At the same time, considering the speed at which a pitcher's season can slip away, even the tiniest of samples can't be blindly cast aside. At the very least, a short-term slump should put a pitcher on some sort of "watch list" for his upcoming outings.
Following Wednesday's Hit Parade lead, let's examine this season's slow-starting pitchers, determining whether there's reason to panic with any of them.
Josh Johnson, Toronto Blue Jays: Any concern about Johnson is rooted in what was effectively a one-start blip. And what was that start? It was a road game against the Detroit Tigers, who have averaged 5.43 runs per game and project to average more than five runs a contest for the season. Take out that game and Johnson is 2-for-2 in quality starts with 14 K's compared to four walks. Include it, as we must, and he's one of the 40 worst starting pitchers as judged by our Player Rater.
Johnson's poor outing appears the outlier, if you consider two things. The first are his velocity patterns. He averaged just 89.3 mph with his fastball in that game, the first time since our pitch-tracking tool had data for his starts (2009) that he averaged less than 91.5 mph, but in his first start of 2013, (April 5) he averaged 92.9 mph and in his third (April 16) he averaged 93.4 mph, both of those in line with his prior career averages.
The other is, if you credit him what was a solid spring -- 2.70 ERA, 0.75 WHIP, 7.67 K's per walk in 20 innings -- Johnson's April 11 outing stands out further as an aberration. Yes, that disaster counts toward your stats (if you started him), but when it comes to projecting his future success -- all that matters in fantasy planning -- it's far easier to cast it aside. Verdict: No reason to panic.
Jarrod Parker, Oakland Athletics: Selected the No. 45 starting pitcher in the preseason on average, Parker, through three starts, rates the worst at his position per our Player Rater. He has failed to pitch into the sixth inning in any of those three turns, and in none of them was his Game Score even as high as 40 (bearing in mind that 50 is traditionally the equal of a "quality start" by that measure).
Couple that with a poor spring -- 7.45 ERA, 1.55 WHIP and five home runs allowed in 19 1/3 innings -- and Parker's fantasy owners might understandably be panicking.
That said, Parker's problems appear to be rooted in location and luck. His velocity isn't a problem, as he has averaged 92.3 mph with his fastball, spot-on to his 92.4 mph of 2012. But consider that he has eight walks already, he has surrendered a .450 batting average on fastballs, and his BABIP is .438, more than 150 points higher than his .294 number of 2012. Parker is leaving too many pitches over the middle of the plate, and while some might sweat his workload bump of a year ago -- he threw 65 2/3 more innings in 2012 than in 2011 between the majors and minors combined -- I'd argue that what ails him can yet be fixed. Bold call maybe, but … Verdict: No reason to panic.

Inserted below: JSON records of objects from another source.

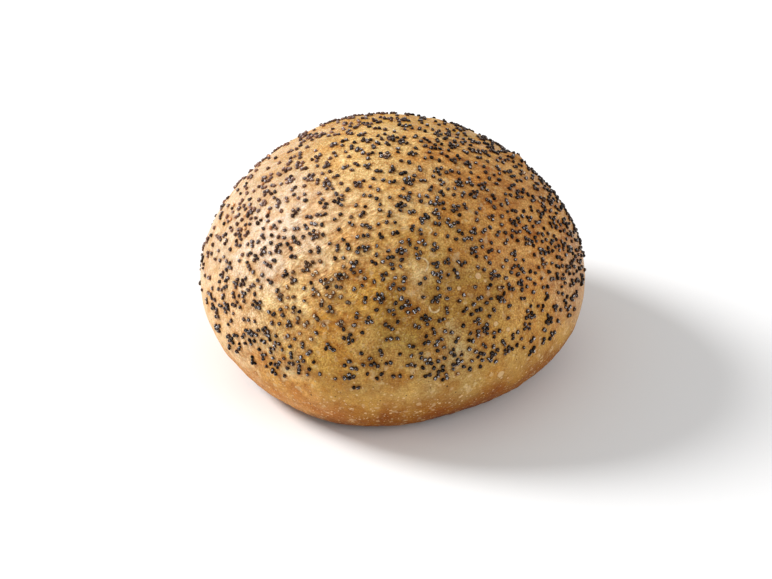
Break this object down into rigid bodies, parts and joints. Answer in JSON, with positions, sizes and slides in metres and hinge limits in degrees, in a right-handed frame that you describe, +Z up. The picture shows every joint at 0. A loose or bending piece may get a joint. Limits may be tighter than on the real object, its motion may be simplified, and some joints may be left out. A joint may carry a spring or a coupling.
{
  "type": "bread roll",
  "caption": "Round domed bread roll with a golden brown crust and poppy seeds scattered over the top, standing on a flat base.",
  "frame": {"origin": "middle of the flat base, under the crown of the dome", "axes": "+Z up from the base to the crown; -Y is the front side, +X is to the right seen from the front"},
  "size_m": [0.097, 0.0972, 0.059],
  "materials": {
    "crust": "baked bread crust, golden brown and paler on one flank, satin",
    "poppy_seed": "ripe poppy seed, slate grey to black, netted and satin",
    "pale_seed": "unripe poppy seed, pale brown, netted and satin"
  },
  "bodies": {
    "root": {"roll": "crust"}
  },
  "joints": []
}
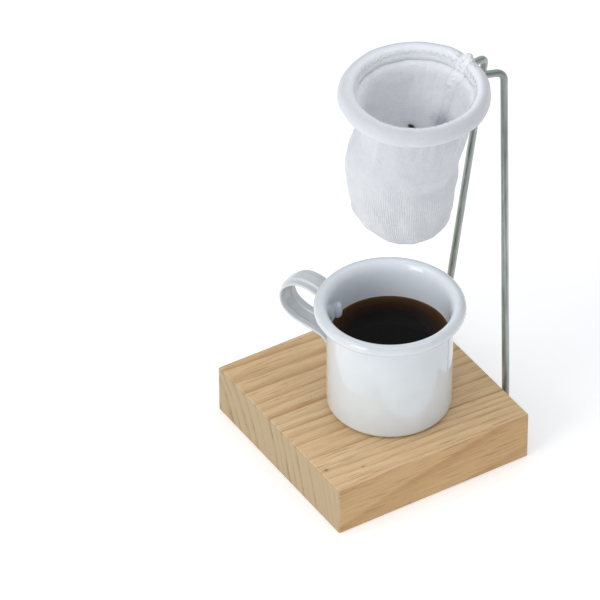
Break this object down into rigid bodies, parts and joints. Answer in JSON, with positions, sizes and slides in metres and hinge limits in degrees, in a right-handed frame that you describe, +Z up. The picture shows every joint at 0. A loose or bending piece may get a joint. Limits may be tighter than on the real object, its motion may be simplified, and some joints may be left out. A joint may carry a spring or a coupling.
{
  "type": "pour over dripper",
  "caption": "Single-serving cloth pour-over dripper: bent-wire stand on a pine block, hemmed cotton filter bag on the stand's ring, and an enamel mug of coffee below it.",
  "frame": {"origin": "centre of the block's underside", "axes": "+Z up along the stand, +Y towards the stand's side of the block, +X along the block's width, with the mug's handle on the -X side"},
  "size_m": [0.092, 0.1023, 0.1688],
  "materials": {
    "pine": "bare, sanded",
    "galvanised_wire": "galvanised, dull",
    "cotton_knit": "knitted",
    "cotton_thread": "sewing thread",
    "enamel": "glossy white enamel",
    "coffee": "still liquid surface"
  },
  "bodies": {
    "base": {"wood_base": "pine"},
    "stand": {"stand_wire": "galvanised_wire", "filter_bag": "cotton_knit", "filter_hem": "cotton_knit", "back_seam": "cotton_knit", "hem_stitching": "cotton_thread"},
    "mug": {"mug_body": "enamel", "mug_handle": "enamel", "handle_rivet_upper": "enamel", "handle_rivet_lower": "enamel", "coffee": "coffee"}
  },
  "joints": [
    {"name": "stand_pull", "type": "slide", "parent": "base", "child": "stand", "axis": [0, 1, 0], "range_m": [0, 0.02]},
    {"name": "mug_slide", "type": "slide", "parent": "base", "child": "mug", "axis": [0, -1, 0], "range_m": [0, 0.045]}
  ]
}
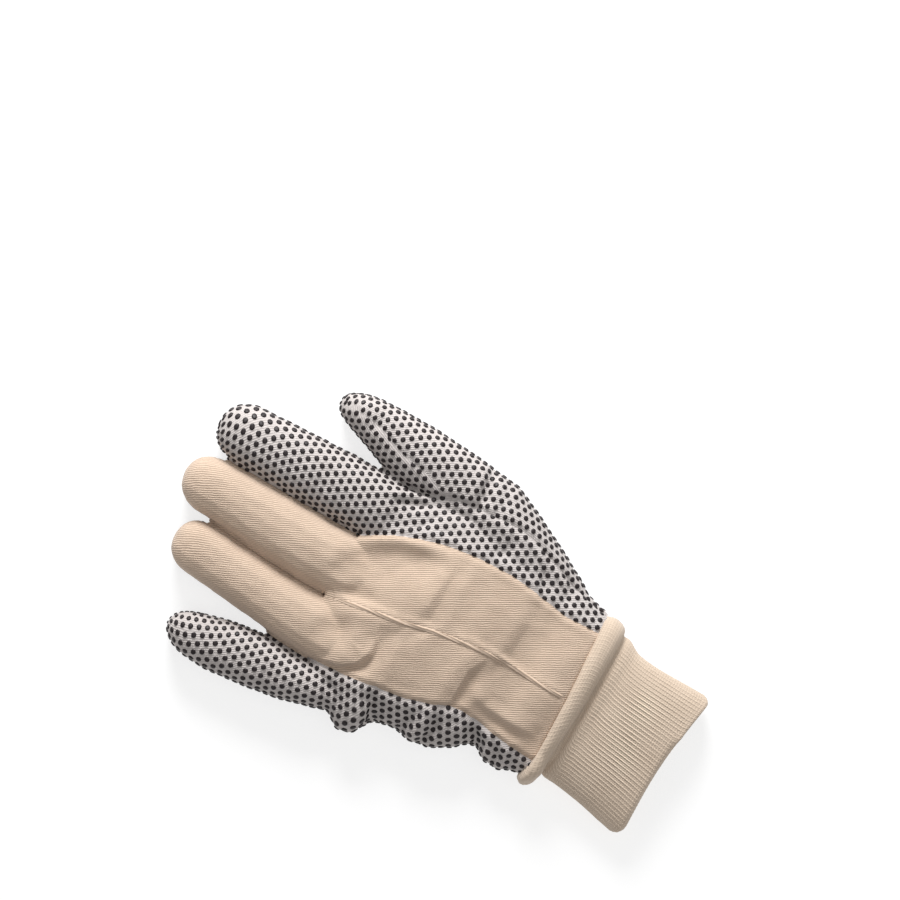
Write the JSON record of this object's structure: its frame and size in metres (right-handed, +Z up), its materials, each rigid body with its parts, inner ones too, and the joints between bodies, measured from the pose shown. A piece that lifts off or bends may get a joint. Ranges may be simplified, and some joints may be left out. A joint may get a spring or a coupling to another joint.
{
  "type": "cotton work glove",
  "caption": "Cotton work glove for the left hand with a dotted grip palm, plain drill back, set-in thumb and ribbed knit wrist, lying palm down.",
  "frame": {"origin": "on the floor under the middle of the wrist seam, where the drill meets the knit", "axes": "+Y along the glove to the fingertips, +X to the thumb, +Z up out of the back of the hand"},
  "size_m": [0.1564, 0.2756, 0.0308],
  "materials": {
    "dotted_cotton": "off-white cotton drill",
    "plain_drill": "unbleached cotton drill, matt twill",
    "cotton_knit": "unbleached ribbed cotton knit",
    "grip_dots": "satin black vinyl domes"
  },
  "bodies": {
    "root": {"palm_panel": "dotted_cotton", "thumb": "dotted_cotton", "back_panel_thumb_side": "plain_drill", "back_panel_little_side": "plain_drill", "knit_cuff": "cotton_knit"}
  },
  "joints": []
}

Cole Hamels, Philadelphia Phillies: Anytime the No. 7 starting pitcher on average from the preseason gets off to the kind of start that Hamels has, fantasy owners get uncomfortable. They also probably should have known this, however. He hasn't had a quality start in his first start of any season since 2008 -- that's right, five straight years without one -- and he had a 4.33 ERA in the month of April from 2009-12 combined.
Hamels' velocity is fine, as he has averaged 91.1 mph with his fastball, exactly the same number he averaged in 2012, and one of his poor outings (April 1) came against the hot-starting Atlanta Braves offense, meaning he should be forgiven for that. He is also one of the most consistent pitchers in the game, as we pointed out in his profile: "… one of five major leaguers with at least 20 quality starts and 180 strikeouts with beneath a 3.50 ERA and 1.25 WHIP in each of the past three seasons." With that track record in mind, Hamels deserves a lot of patience. Verdict: No reason to panic.
Yovani Gallardo, Milwaukee Brewers: He's off to a mediocre start, going win- and quality-start-less through three turns with a 6.61 ERA and a mere nine strikeouts, possibly the most frustrating thing to his owners. What Gallardo's owners need reminding, however, is that his K rate had been in a three-year pattern of decline -- slight decline, but a pattern nevertheless -- as he whiffed 25.7 percent of the batters he faced in 2009, 24.9 percent in 2010, 23.9 percent in 2011 and 23.7 percent in 2012. This season, his number in that department is only 11.8 percent.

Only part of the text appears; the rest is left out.